Tammy - Lee, the story about your father was so poignant. I related to it strongly. So well said. Anyone who has been married for 30 years knows how to communicate and obviously you are blessed with a wise and wonderful woman. As life carries on; problems, disagreements, differences of opinion are bound to surface. If you can’t talk it out, you will grow old alone. My ex husband is a smart man but never learned how to share his ideas, feelings or hopes in a civil way. Being smart doesn’t get you very far without the ability to articulate your mind and your heart. You’re right … silence is NOT golden. Your career has been based on your ability to write the words that sell and engage. Clearly, my friend, you’re on top of your game. Lee, (I’m whispering) thank you for being here, I so appreciate your insights.

Tammy - Cheryl, I adore you too! I remember when I was a little girl everyone always asked me what I wanted to be when I grew up. I didn’t know (and am still wondering). But I always answered: “I don’t want to be boring”. Good to know I’m not the only one who thinks I achieved that. Thanks for that. I agree with you that many of the comments left on this blog are wonderfully insightful (often times better than the blog itself, but that’s something we will keep to ourselves). I’ve learned the hard way that you can’t force communication on someone. You can talk until you are blue in the face and try your best to share and come to terms; but if the person opposite you won’t meet you half way, well, you’re rowing that boat alone and will only go in circles. It sounds as though you know this first hand. Painful … and aggravating, but worst of all, so unnecessary. Closed minds don’t find it necessary to communicate. Too bad. Lives would be improved; love and memories shared if everyone could just muster up the words to work it out. You’re right; I also find it interesting that many peeps see direct communication as confrontational. A sure sign of huge insecurities, don’t you think? And that’s a whole other ball of wax! I appreciate your sharing and your amazing insight. So happy you are here.

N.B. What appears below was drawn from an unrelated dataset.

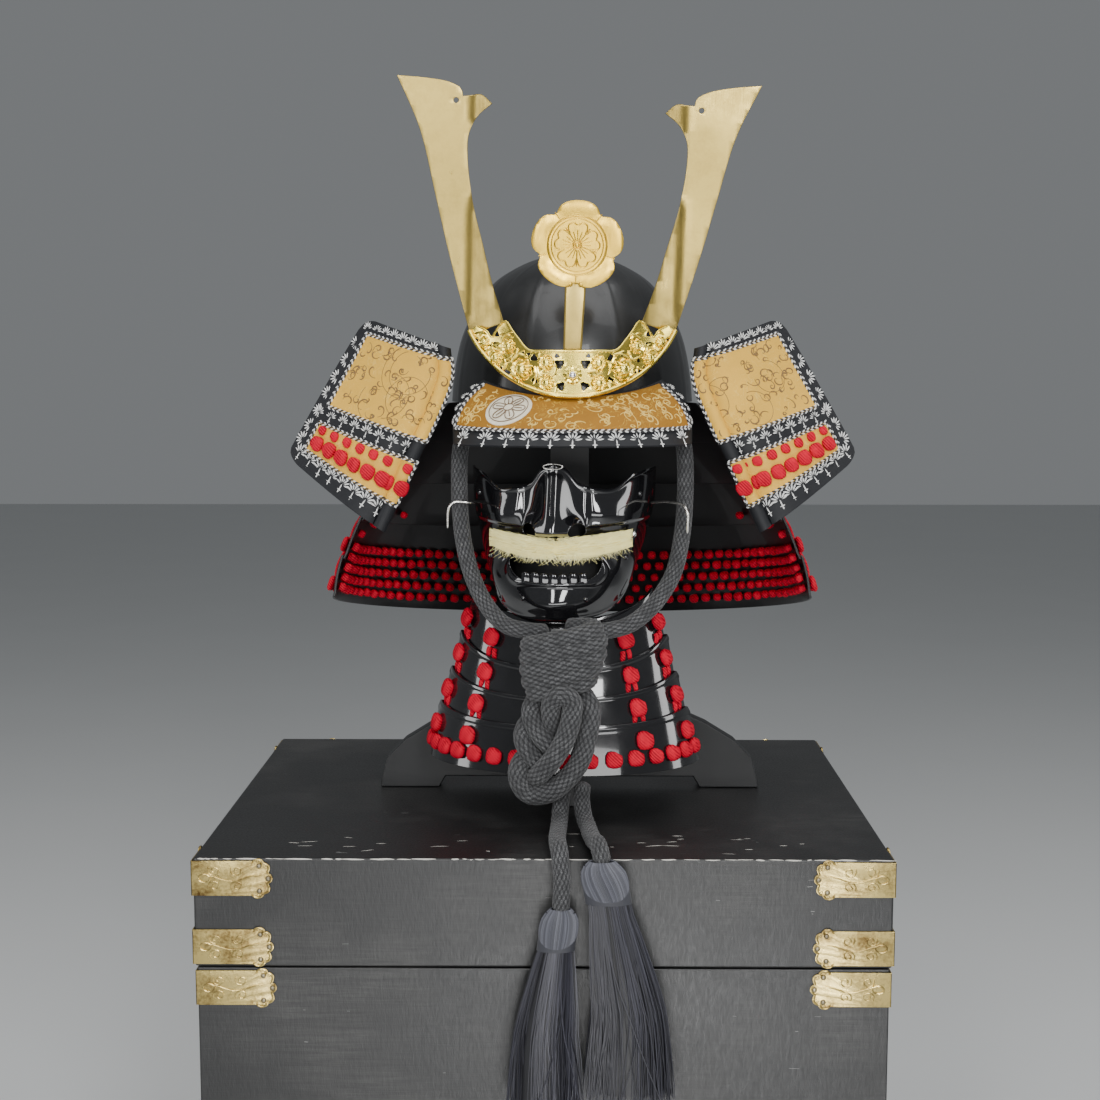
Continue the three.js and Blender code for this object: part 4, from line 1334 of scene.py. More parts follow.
@dataclass(frozen=True)
class ChestLacquer(Finish):
    """Old brushed lacquer on the chest: streaks, scratches, dents and rubbed patches."""

    colour: Triple = (0.006, 0.0061, 0.0062)
    rubbed: Triple = (0.045, 0.044, 0.042)
    rough: float = 0.34

    def dress(self, recipe: Recipe) -> None:
        """Joins up the material's nodes.

        Args:
            recipe: the material's nodes.
        """
        here = recipe.place()
        cloud = recipe.noise(here, 9, 5, 0.6)
        brushed = recipe.noise(recipe.place((0.05, 1, 1)), 420, 4, 0.7)
        stipple = recipe.noise(recipe.place((1, 1, 0.25)), 520, 3, 0.65)
        scratch = recipe.cells(recipe.place((0.045, 1, 1), (0.0, 0.05, 0.02)), 70)
        scored = recipe.maths("MULTIPLY", recipe.maths("LESS_THAN", scratch, 0.006),
                              recipe.maths("GREATER_THAN", recipe.noise(here, 60, 2), 0.71))
        worn = recipe.maths("MULTIPLY", recipe.ranged(cloud, 0, 1, 0.45, 0.75),
                            recipe.ranged(brushed, 0.2, 1, 0.35, 0.7))
        base = recipe.mixed(worn, self.colour, self.rubbed)
        colour = recipe.mixed(scored, base, (0.17, 0.17, 0.165))
        rough = recipe.maths("ADD", recipe.ranged(cloud, self.rough, self.rough + 0.12, 0.3, 0.7),
                             recipe.ranged(stipple, 0, 0.16, 0.35, 0.7))
        fine = recipe.bumped(stipple, 0.3, 0.8)
        recipe.shade(colour=colour, rough=rough, coat=0.2, coat_rough=0.36,
                     normal=recipe.bumped(brushed, 0.25, 0.6, fine))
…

Tammy - Thanks! Great having you here.

Scott Morgan - I’m starting to think you and I were separated at birth. I don’t think I’ve read another blog that has made me say Amen so many times …

Tammy - Scott, thank you my brother from another mother. I happily accept your compliment and raise you one. I look forward to sharing reads with you – oh, such fun! And let us all say … Amen! Thanks for posting!